• [What you need to do]: Reproduce, please, only the lines from the first line below to the line containing "flat on the table.", inclusive.

• [Task material]:
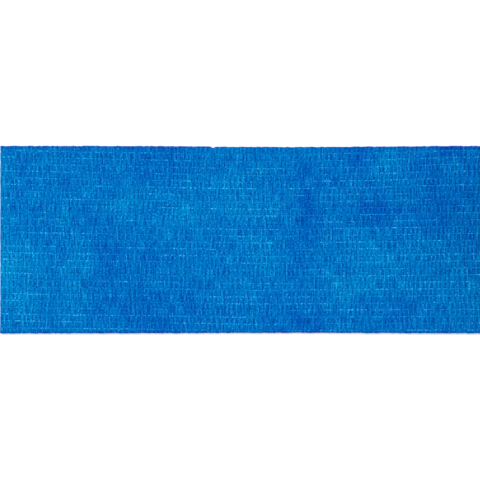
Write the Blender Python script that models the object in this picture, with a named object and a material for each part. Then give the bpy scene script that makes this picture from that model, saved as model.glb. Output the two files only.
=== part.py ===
"""Self-gripping elastic hand wrap: a roll lying on its side, its free end drawn out flat on the table.

+X runs along the drawn-out band from the cut end towards the roll, +Y across the band, +Z up.
The origin is the middle of the footprint, on the table.
The band is two thin nonwoven webs with a row of elastic yarns glued between them. It lies flat from
the cut end, passes under the roll, climbs the roll's +X side and winds inwards on to a board tube.
"""

import math

import bmesh
import bpy
from mathutils import Matrix

# Driving dimensions, in metres.
BAND_WIDTH = 0.050
BAND_THICKNESS = 0.0010  # relaxed and puckered, as in the flat run
WEB_THICKNESS = 0.00012
YARN_DIAMETER = 0.0002
YARN_COUNT = 27
YARN_PITCH = 0.00182  # 14 yarns to the inch
FREE_LENGTH = 0.160  # flat run, from the cut end to the line where the band leaves the table
ROLL_RADIUS = 0.029
CORE_RADIUS = 0.0125
CORE_WALL = 0.0020
CLEARANCE = 0.0003  # left between pieces that touch

ROUND_STEPS = 64  # flat facets in one turn
YARN_SIDES = 12

# The outer turn closes on top of the flat run, so in one turn it comes in by both of these.
OUTER_TURN_PITCH = BAND_THICKNESS + CLEARANCE
OUTER_TURN_THICKNESS = BAND_THICKNESS - CLEARANCE  # pressed by the winding
WOUND_RADIUS = ROLL_RADIUS - OUTER_TURN_PITCH - OUTER_TURN_THICKNESS - CLEARANCE


def turn_point(start_radius, step):
    """(x, z) about the roll's centre: step 0 is straight down, and the steps climb the +X side first."""
    angle = 2 * math.pi * step / ROUND_STEPS
    radius = start_radius - OUTER_TURN_PITCH * step / ROUND_STEPS
    return radius * math.sin(angle), -radius * math.cos(angle)


ROLL_REACH = max(turn_point(ROLL_RADIUS, step)[0] for step in range(ROUND_STEPS))
ROLL_X = (FREE_LENGTH - ROLL_REACH) / 2  # puts the origin midway along the whole object
CUT_END_X = ROLL_X - FREE_LENGTH


def make_material(name, colour, roughness):
    """A plain non-metallic finish."""
    material = bpy.data.materials.new(name)
    material.use_nodes = True
    shader = material.node_tree.nodes["Principled BSDF"]
    shader.inputs["Base Color"].default_value = (*colour, 1)
    shader.inputs["Roughness"].default_value = roughness
    shader.inputs["Metallic"].default_value = 0
    return material


def add_piece(name, mesh, material, parent, location=(0, 0, 0)):
    """Puts a finished bmesh into the scene as a named piece, carried by an empty."""
    data = bpy.data.meshes.new(name)
    mesh.to_mesh(data)
    mesh.free()
    data.materials.append(material)
    piece = bpy.data.objects.new(name, data)
    piece.location = location
    piece.parent = parent
    bpy.context.scene.collection.objects.link(piece)
    return piece


def add_carrier(name, location, parent=None):
    """An empty that carries the pieces of one group, standing on the group's joint."""
    carrier = bpy.data.objects.new(name, None)
    carrier.location = location
    carrier.parent = parent
    bpy.context.scene.collection.objects.link(carrier)
    return carrier


def shade_round(piece):
    """Smooth shading on round faces, with the rims kept sharp."""
    piece.data.shade_smooth()
    piece.data.set_sharp_from_angle(angle=math.radians(40))


def slab(length, width, height):
    """A flat closed sheet centred on its own origin."""
    mesh = bmesh.new()
    bmesh.ops.create_cube(mesh, size=1)
    bmesh.ops.scale(mesh, vec=(length, width, height), verts=mesh.verts)
    return mesh


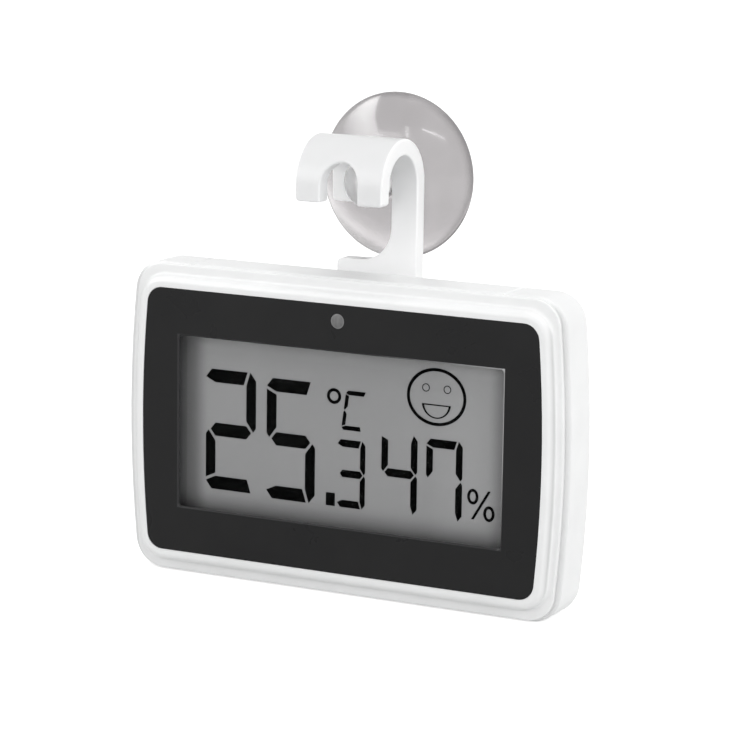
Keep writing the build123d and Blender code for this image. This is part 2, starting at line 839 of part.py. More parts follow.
def battery_sleeve():
    margin = 2 * cell_edge_round
    left = cell_left + margin
    right = cell_right - margin
    outer = bar(left, right, cell_depth, cell_height, cell_radius)
    inner_radius = cell_radius - sleeve_thickness
    return outer - bar(left - overrun, right + overrun, cell_depth, cell_height, inner_radius)


# Contact plates stand against the ends of the tub and reach up to the board
def contact_plate(side):
    ends = sorted((side * contact_face, side * (contact_face + contact_thickness)))
    body = block(*ends, cell_height - contact_half_width, cell_height + contact_half_width,
                 cell_depth - contact_half_width / 2, cell_depth + contact_half_width)
    foot_top = cell_height + tab_rise
    body += block(*ends, cell_height, foot_top, board_back + close_gap, board_back + 2 * tab_half_width)
    outer_end = contact_face + contact_thickness
    foot_ends = sorted((side * outer_end, side * (contact_face - 2 * tab_half_width)))
    return body + block(*foot_ends, cell_height + tub_outer_radius + fit_gap, foot_top,
                        board_back + close_gap, board_back + close_gap + contact_thickness)


def positive_contact():
    cap_end = cell_right + cell_cap_length + close_gap
    return contact_plate(1) + bar(cap_end, contact_face, cell_depth, cell_height, contact_dimple_radius)


def negative_contact():
    half = contact_leaf_width / 2
    rise = contact_leaf_rise
    inner_rise = rise - 2 * contact_thickness
    crown = cell_left - close_gap
    inner_crown = crown - contact_thickness
    leaf_face = make_face([
        ThreePointArc((-contact_face, -rise), (crown, 0), (-contact_face, rise)),
        Line((-contact_face, rise), (-contact_face, inner_rise)),
        ThreePointArc((-contact_face, inner_rise), (inner_crown, 0), (-contact_face, -inner_rise)),
        Line((-contact_face, -inner_rise), (-contact_face, -rise)),
    ])
    leaf = slab(Pos(0, cell_height) * leaf_face, cell_depth - half, cell_depth + half)
    return contact_plate(-1) + leaf


# Door over the battery: latch tongue above, two tabs below
def battery_door(outer):
    door = block(-door_half_length, door_half_length, door_bottom, door_top, door_front, case_depth)
    door += block(-door_latch_half_width, door_latch_half_width, door_top, door_top + door_latch_rise,
                  door_front, case_depth)
    door = door & outer
    for i in range(door_grip_count):
        height = door_top - door_latch_rise - i * door_grip_pitch
        door -= block(-door_latch_half_width, door_latch_half_width, height - door_grip_width / 2,
                      height + door_grip_width / 2, case_depth - door_grip_depth, case_depth + overrun)
    for side in (-1, 1):
        middle = side * door_tab_x
        left = middle - door_tab_half_width
        right = middle + door_tab_half_width
        root_top = door_bottom + door_tab_root
        door += block(left, right, door_bottom, root_top, door_tab_front, door_front)
        door += block(left, right, door_bottom - door_tab_reach, root_top,
                      door_tab_front, door_tab_front + door_tab_thickness)
    return door


# Push buttons with the switch plungers that they press
def button(height):
    top = case_depth + button_stand_out
    cap = disc(button_x, height, button_radius, button_flange_back, top)
    cap = fillet(loop_at(cap, top), button_round)
    dish = Pos(button_x, top + button_dish_radius - button_dish_depth - case_depth / 2, height + half_height)
    cap -= dish * Sphere(button_dish_radius)
    flange_radius = button_radius + button_flange
    return cap + disc(button_x, height, flange_radius, button_flange_front, button_flange_back)


def plunger(height):
    return disc(button_x, height, plunger_radius, switch_back - plunger_depth, button_flange_front)


def switch_housings():
    half = switch_size / 2
    housings = []
    for height in button_heights:
        body = block(button_x - half, button_x + half, height - half, height + half, board_back, switch_back)
        body -= disc(button_x, height, plunger_radius + plunger_gap,
                     switch_back - plunger_depth - 2 * button_travel, switch_back + overrun)
        housings.append(body)
    return group(housings)


def selector_body():
    reach_x = selector_body_width / 2
    reach_z = selector_body_length / 2
    middle = selector_height + selector_travel / 2
    back = board_back + selector_body_depth
    body = block(selector_x - reach_x, selector_x + reach_x, middle - reach_z, middle + reach_z,
                 board_back, back)
    slot_half = selector_stem_length / 2 + selector_gap
    slot_reach = selector_stem_width / 2 + selector_gap
    return body - block(selector_x - slot_reach, selector_x + slot_reach, selector_height - slot_half,
                        selector_height + slot_half + selector_travel, back - selector_body_depth / 2,
                        back + overrun)


def selector_knob():
    start = board_back + selector_body_depth / 2 + selector_gap
    reach_x = selector_stem_width / 2
    reach_z = selector_stem_length / 2
    stem = block(selector_x - reach_x, selector_x + reach_x, selector_height - reach_z,
                 selector_height + reach_z, start, inner_back)
    reach_x = selector_knob_width / 2
    reach_z = selector_knob_length / 2
    return stem + block(selector_x - reach_x, selector_x + reach_x, selector_height - reach_z,
                        selector_height + reach_z, inner_back - overrun, case_depth + selector_stand_out)


# Hanger: a plate in the channel, a stem up one side, and an arch over to a short front leg
def hanger():
    width = 2 * hanger_half_width
    inner_radius = arch_outer_radius - hanger_thickness
    centre = Pos(arch_depth, arch_height)
    ring = Circle(arch_outer_radius) - Circle(inner_radius)
    upper = rect(-arch_outer_radius, arch_outer_radius, 0, arch_outer_radius)
    profile = centre * (ring & upper)
    profile += rect(arch_depth - arch_outer_radius, arch_depth - inner_radius, hanger_front_bottom,
                    arch_height)
    arch = extrude(side_plane(-hanger_half_width) * profile, amount=width)
    corners = [e for e in arch.edges().filter_by(Axis.Y)
               if e.center().Z - half_height < hanger_front_bottom + fit_gap]
    arch = fillet(corners, hanger_corner_round)
    stem_left = notch_radius
    points = [
        (-hanger_half_width, arch_height), (-hanger_half_width, hanger_tab_bottom),
        (stem_left, hanger_tab_bottom), (stem_left, plate_top), (plate_left, plate_top),
        (plate_left, plate_bottom), (plate_right, plate_bottom), (plate_right, arch_height),
    ]
    leg_face = make_face(Polyline(*points, close=True))
    flare = leg_face.vertices().sort_by_distance((stem_left, plate_top))[0]
    leg_face = fillet(flare, flare_radius)
    shoulder = leg_face.vertices().sort_by_distance((plate_left, plate_top))[0]
    leg_face = fillet(shoulder, plate_corner_round)
    tab = leg_face.vertices().sort_by_distance((-hanger_half_width, hanger_tab_bottom))[0]
    leg_face = fillet(tab, hanger_corner_round)
    body = arch + slab(leg_face, leg_front, leg_back)
    notches = [
        (front_notch_radius, front_notch_height, -overrun, arch_depth - inner_radius / 2),
        (notch_radius, arch_height, arch_depth, leg_back + overrun),
    ]
    for radius, height, front, back in notches:
        body -= disc(0, height, radius, front, back)
        body -= block(-radius, radius, hanger_tab_bottom - overrun, height, front, back)
    front_y = arch_depth - arch_outer_radius - case_depth / 2
    mouth_edges = [e for e in body.edges()
                   if abs(e.center().X) < front_notch_radius + close_gap
                   and e.center().Y < front_y + hanger_thickness / 2
                   and e.center().Z - half_height > hanger_front_bottom + hanger_corner_round]
    body = fillet(mouth_edges, front_notch_round)
    sides = [e for e in body.edges()
             if abs(abs(e.center().X) - hanger_half_width) < close_gap
             and abs(e.bounding_box().size.X) < close_gap
             and e.center().Z - half_height > plate_top]
    body = fillet(sides, hanger_edge_round)
    for left, right in ((plate_left - overrun, plate_left + tongue_width),
                        (plate_right - tongue_width, plate_right + overrun)):
        body -= block(left, right, plate_bottom - overrun, tongue_top, tongue_back, leg_back + overrun)
    return body


# Suction cup: head between the hanger's legs, neck in its notch, and the dome behind
def suction_cup():
    neck = notch_radius - neck_gap
    head_back = leg_front - neck_bare_length
    head_front = head_back - head_taper - head_thickness
    dome_start = leg_back + cup_clearance
    middle_radius = (cup_shoulder_radius + cup_rim_radius) / 2
    middle_depth = (dome_start + cup_rim_depth) / 2
    bulge = cup_bulge_share * (cup_rim_depth - dome_start)
    inner_apex = dome_start + cup_centre_thickness
    rim_inner = cup_rim_radius - cup_rim_thickness
    hollow_reach = cup_hollow_reach_share * rim_inner
    hollow_depth = inner_apex + cup_hollow_rise_share * (cup_rim_depth - inner_apex)
    profile = make_face([
        Polyline((0, inner_apex), (0, head_front), (head_radius, head_front),
                 (head_radius, head_back - head_taper), (neck, head_back), (neck, dome_start),
                 (cup_shoulder_radius, dome_start)),
        ThreePointArc((cup_shoulder_radius, dome_start), (middle_radius + bulge, middle_depth - bulge),
                      (cup_rim_radius, cup_rim_depth)),
        Line((cup_rim_radius, cup_rim_depth), (rim_inner, cup_rim_depth)),
        ThreePointArc((rim_inner, cup_rim_depth), (hollow_reach, hollow_depth),
                      (cup_flat_radius, inner_apex)),
        Line((cup_flat_radius, inner_apex), (0, inner_apex)),
    ])
    head_corner = profile.vertices().sort_by_distance((head_radius, head_front))[0]
    profile = fillet(head_corner, head_round)
    cup = revolve(profile, Axis.Y)
    return Pos(0, -case_depth / 2, arch_height + half_height) * cup


os.makedirs("parts", exist_ok=True)
outer_form = outer_body()
inner_form = inner_body()
pieces = {
    "front_shell": front_shell(),
    "back_shell": back_shell(outer_form, inner_form),
    "front_panel": front_panel(),
    "window_pane": window_pane(),
    "lcd_front_glass": front_glass(),
    "lcd_marks": display_marks(),
    "lcd_rear_glass": rear_glass(),
    "lcd_reflector": reflector(),
    "lcd_connector": connector(),
    "lcd_holder": display_holder(),
    "alarm_lamp": lamp(),
    "lamp_leads": lamp_leads(),
    "circuit_board": circuit_board(),
    "board_chip": board_chip(),
    "clock_crystal": crystal(),
    "air_sensor": air_sensor(),
    "board_passives": passives(),
    "switch_housings": switch_housings(),
    "selector_body": selector_body(),
    "selector_knob": selector_knob(),
    "board_screws": board_screws(),
    "case_screws": case_screws(),
    "battery_cell": battery_cell(),
    "battery_sleeve": battery_sleeve(),
    "contact_positive": positive_contact(),
    "contact_negative": negative_contact(),
    "battery_door": battery_door(outer_form),
    "hanger": hanger(),
    "suction_cup": suction_cup(),
}
for number, place in enumerate(button_heights, start=1):
    pieces["button_" + str(number)] = button(place)
    pieces["plunger_" + str(number)] = plunger(place)
for piece_name, piece in pieces.items():
    save(piece, piece_name)
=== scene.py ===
from collections import namedtuple
from math import cos, pi, radians, sin

import bmesh
import bpy
from mathutils import Matrix, Vector


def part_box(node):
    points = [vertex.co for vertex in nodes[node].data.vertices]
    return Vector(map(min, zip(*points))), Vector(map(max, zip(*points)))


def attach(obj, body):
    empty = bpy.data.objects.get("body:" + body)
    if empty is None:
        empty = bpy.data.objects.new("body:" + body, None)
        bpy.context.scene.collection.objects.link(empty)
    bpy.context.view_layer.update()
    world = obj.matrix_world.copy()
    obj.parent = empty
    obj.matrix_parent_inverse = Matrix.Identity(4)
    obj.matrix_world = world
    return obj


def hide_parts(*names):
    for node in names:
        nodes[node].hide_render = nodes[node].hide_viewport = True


# Looks of the room sensor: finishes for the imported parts, a modelled suction cup, the floor, the lights and
# the camera. Lengths are in metres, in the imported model's frame: +X right, +Y back and +Z up.

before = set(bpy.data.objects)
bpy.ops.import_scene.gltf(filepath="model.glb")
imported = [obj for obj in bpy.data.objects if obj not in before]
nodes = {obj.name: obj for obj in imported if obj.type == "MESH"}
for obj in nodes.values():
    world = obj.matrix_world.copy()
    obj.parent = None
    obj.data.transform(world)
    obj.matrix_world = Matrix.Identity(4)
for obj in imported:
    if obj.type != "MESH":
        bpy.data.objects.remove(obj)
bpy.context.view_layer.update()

MM = 0.001
shell_low, shell_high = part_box("back_shell")
front_low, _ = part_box("front_shell")
cup_low, cup_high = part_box("suction_cup")
_, hanger_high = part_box("hanger")
lamp_low, lamp_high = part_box("alarm_lamp")
display_low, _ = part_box("lcd_rear_glass")
pane_low, pane_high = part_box("window_pane")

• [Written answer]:
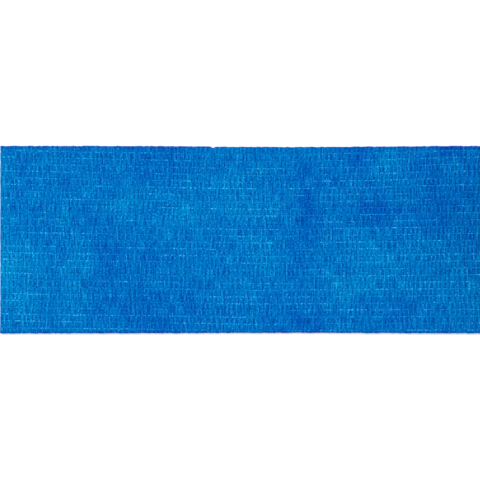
Write the Blender Python script that models the object in this picture, with a named object and a material for each part. Then give the bpy scene script that makes this picture from that model, saved as model.glb. Output the two files only.
=== part.py ===
"""Self-gripping elastic hand wrap: a roll lying on its side, its free end drawn out flat on the table.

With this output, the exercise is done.